Phosphorization engineering ameliorated the electrocatalytic activity for overall water splitting on Ni3S2 nanosheets

Abstract

Phosphorization engineering is an alternative method to explore highly efficient electrocatalysts for water splitting. Herein, a heterostructure consisting of Ni₂P and Ni₃S₂ supported on commercial nickel foam (Ni₃S₂–Ni₂P/NF) was prepared through the conversion of some Ni₃S₂ molecules into Ni₂P by phosphorization engineering.
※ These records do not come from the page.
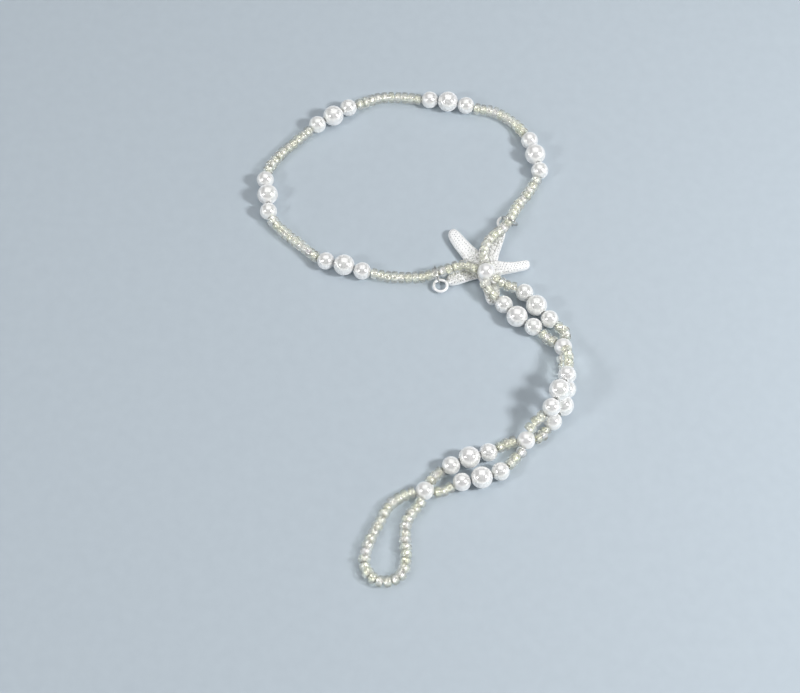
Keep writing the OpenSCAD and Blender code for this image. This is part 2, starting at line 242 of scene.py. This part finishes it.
def ray(heading, slope=0.0):
    """A direction given by its heading and slope in degrees."""
    h, s = math.radians(heading), math.radians(slope)
    return Vector((math.cos(s) * math.cos(h), math.cos(s) * math.sin(h), math.sin(s)))


def turn_to(axis):
    """The turn that lays Z along an axis."""
    return axis.to_track_quat("Z", "Y").to_matrix().to_4x4()


def middle_of(node):
    low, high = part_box(node)
    return (low + high) / 2


# Modelling steps that most pieces share


def put_down():
    """Leaves edit mode and deselects everything."""
    if bpy.context.object is not None and bpy.context.object.mode != "OBJECT":
        bpy.ops.object.mode_set(mode="OBJECT")
    bpy.ops.object.select_all(action="DESELECT")


def pick_up(piece):
    put_down()
    piece.select_set(True)
    bpy.context.view_layer.objects.active = piece


def choose(piece, kind, test):
    """Goes into edit mode and selects the vertices, edges or faces that pass the test."""
    if piece.mode != "EDIT":
        pick_up(piece)
        bpy.ops.object.mode_set(mode="EDIT")
    bpy.ops.mesh.select_mode(type=kind)
    bpy.ops.mesh.select_all(action="DESELECT")
    mesh = bmesh.from_edit_mesh(piece.data)
    mesh.normal_update()
    for part in {"VERT": mesh.verts, "EDGE": mesh.edges, "FACE": mesh.faces}[kind]:
        if test(part):
            part.select_set(True)
    mesh.select_flush_mode()
    bmesh.update_edit_mesh(piece.data)


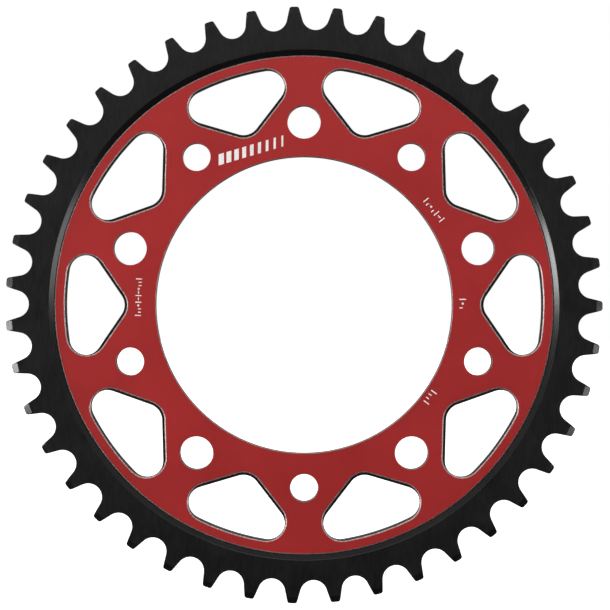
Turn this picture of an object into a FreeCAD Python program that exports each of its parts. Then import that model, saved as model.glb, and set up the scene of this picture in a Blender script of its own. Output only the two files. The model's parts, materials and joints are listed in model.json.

Electrochemical tests revealed that the partial phosphorization of Ni₃S₂ effectively enhanced the catalytic activity of the host electrocatalyst towards the oxygen evolution reaction (OER) and hydrogen evolution reaction (HER) in 1 M KOH; in particular, the Ni₃S₂–Ni₂P/NF electrode exhibited the current density of 50 mA cm⁻² at the very low OER overpotential of 287 mV and needed the low overpotential of 130 mV to afford 10 mA cm⁻² for the HER. Moreover, the alkaline electrolyzer assembled by two Ni₃S₂–Ni₂P/NF electrodes could deliver 10 mA cm⁻² at the low voltage of 1.58 V and exhibited excellent durability during electrolysis for 15 h. Therefore, our study opens up an attractive fabrication strategy for highly active heterostructure electrocatalysts.